— Begin Given information —

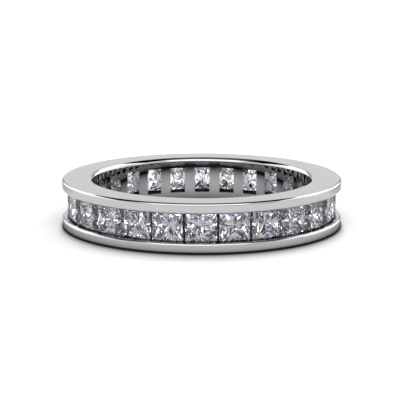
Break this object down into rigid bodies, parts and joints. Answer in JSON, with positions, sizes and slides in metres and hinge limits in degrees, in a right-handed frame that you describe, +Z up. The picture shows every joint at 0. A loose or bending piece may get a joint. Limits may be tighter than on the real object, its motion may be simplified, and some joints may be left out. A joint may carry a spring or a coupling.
{
  "type": "channel set band ring",
  "caption": "Polished white metal finger ring with a full circle of square cut clear stones held edge to edge in a channel between two plain rails.",
  "frame": {"origin": "centre of the hoop on the surface that it lies on", "axes": "+Z up along the finger hole's axis, -Y towards the first stone, which faces the camera"},
  "size_m": [0.022, 0.022, 0.0038],
  "materials": {
    "metal": "mirror polished white gold",
    "stone": "clear, sharply faceted and polished"
  },
  "bodies": {
    "root": {"band": "metal", "stone_01": "stone", "stone_02": "stone", "stone_03": "stone", "stone_04": "stone", "stone_05": "stone", "stone_06": "stone", "stone_07": "stone", "stone_08": "stone", "stone_09": "stone", "stone_10": "stone", "stone_11": "stone", "stone_12": "stone", "stone_13": "stone", "stone_14": "stone", "stone_15": "stone", "stone_16": "stone", "stone_17": "stone", "stone_18": "stone", "stone_19": "stone", "stone_20": "stone", "stone_21": "stone", "stone_22": "stone", "stone_23": "stone", "stone_24": "stone", "stone_25": "stone", "stone_26": "stone"}
  },
  "joints": []
}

— End Given information —

:: Task to carry out ::
Output all of the data above without any alteration.

:: Reply ::
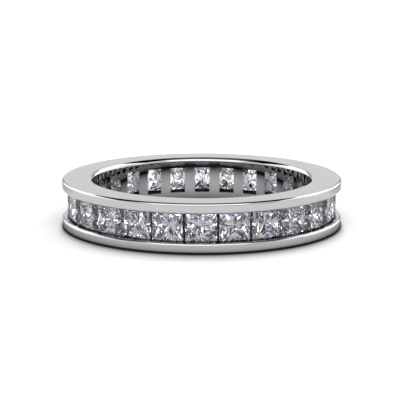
Break this object down into rigid bodies, parts and joints. Answer in JSON, with positions, sizes and slides in metres and hinge limits in degrees, in a right-handed frame that you describe, +Z up. The picture shows every joint at 0. A loose or bending piece may get a joint. Limits may be tighter than on the real object, its motion may be simplified, and some joints may be left out. A joint may carry a spring or a coupling.
{
  "type": "channel set band ring",
  "caption": "Polished white metal finger ring with a full circle of square cut clear stones held edge to edge in a channel between two plain rails.",
  "frame": {"origin": "centre of the hoop on the surface that it lies on", "axes": "+Z up along the finger hole's axis, -Y towards the first stone, which faces the camera"},
  "size_m": [0.022, 0.022, 0.0038],
  "materials": {
    "metal": "mirror polished white gold",
    "stone": "clear, sharply faceted and polished"
  },
  "bodies": {
    "root": {"band": "metal", "stone_01": "stone", "stone_02": "stone", "stone_03": "stone", "stone_04": "stone", "stone_05": "stone", "stone_06": "stone", "stone_07": "stone", "stone_08": "stone", "stone_09": "stone", "stone_10": "stone", "stone_11": "stone", "stone_12": "stone", "stone_13": "stone", "stone_14": "stone", "stone_15": "stone", "stone_16": "stone", "stone_17": "stone", "stone_18": "stone", "stone_19": "stone", "stone_20": "stone", "stone_21": "stone", "stone_22": "stone", "stone_23": "stone", "stone_24": "stone", "stone_25": "stone", "stone_26": "stone"}
  },
  "joints": []
}